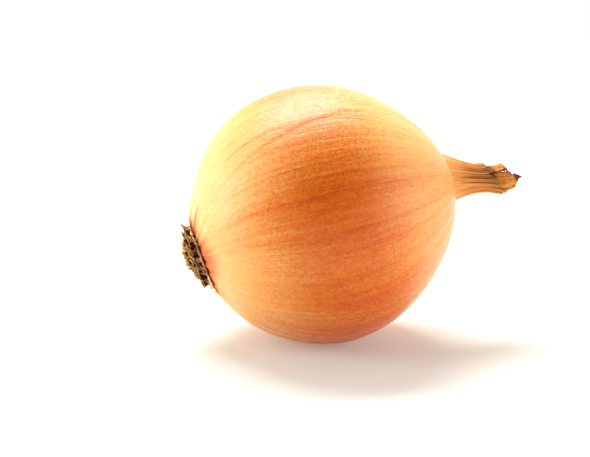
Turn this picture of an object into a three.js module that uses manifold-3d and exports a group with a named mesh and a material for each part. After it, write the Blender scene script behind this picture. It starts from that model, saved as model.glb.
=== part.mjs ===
// A yellow onion lying on its side, in millimetres, +Z up.
//
// The origin is the middle of the small flat spot that the bulb rests on. The onion grows along +X,
// from the root plate at -X to the dried neck at +X, with the neck raised a little.
//
// The pieces are the organs that the plant grew: the bulb in its dry skin, which draws into the neck
// without a seam, the corky root plate, the dried roots on it, the ragged rest of an older skin round
// the plate, and the withered leaf ends that stand out of the neck.

import * as THREE from 'three';
import { mergeVertices } from 'three/addons/utils/BufferGeometryUtils.js';
import Module from 'manifold-3d';

// ---- Driving dimensions ------------------------------------------------------------------------

const BULB_RADIUS = 34.8; // at the widest circle
const ROOT_HALF_LENGTH = 33.8; // from the widest circle to the root end
const NECK_HALF_LENGTH = 34.8; // from the widest circle to the neck end, were it round
const SHOULDER_DRAW = 3.1; // how much further the shoulder is drawn out towards the neck
const AXIS_TILT = THREE.MathUtils.degToRad(16); // how far the neck end is raised
const REST_DEPTH = 0.9; // how deep the resting spot is flattened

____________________

WHAT THIS TASK INVOLVES: Repeat the material above in full, keeping every word.

EXERCISE RESULT:
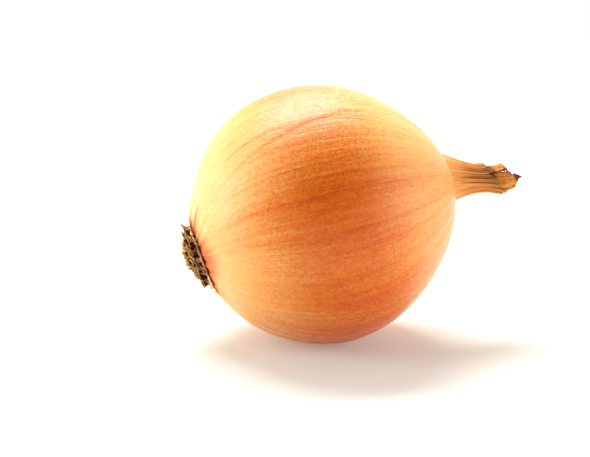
Turn this picture of an object into a three.js module that uses manifold-3d and exports a group with a named mesh and a material for each part. After it, write the Blender scene script behind this picture. It starts from that model, saved as model.glb.
=== part.mjs ===
// A yellow onion lying on its side, in millimetres, +Z up.
//
// The origin is the middle of the small flat spot that the bulb rests on. The onion grows along +X,
// from the root plate at -X to the dried neck at +X, with the neck raised a little.
//
// The pieces are the organs that the plant grew: the bulb in its dry skin, which draws into the neck
// without a seam, the corky root plate, the dried roots on it, the ragged rest of an older skin round
// the plate, and the withered leaf ends that stand out of the neck.

import * as THREE from 'three';
import { mergeVertices } from 'three/addons/utils/BufferGeometryUtils.js';
import Module from 'manifold-3d';

// ---- Driving dimensions ------------------------------------------------------------------------

const BULB_RADIUS = 34.8; // at the widest circle
const ROOT_HALF_LENGTH = 33.8; // from the widest circle to the root end
const NECK_HALF_LENGTH = 34.8; // from the widest circle to the neck end, were it round
const SHOULDER_DRAW = 3.1; // how much further the shoulder is drawn out towards the neck
const AXIS_TILT = THREE.MathUtils.degToRad(16); // how far the neck end is raised
const REST_DEPTH = 0.9; // how deep the resting spot is flattened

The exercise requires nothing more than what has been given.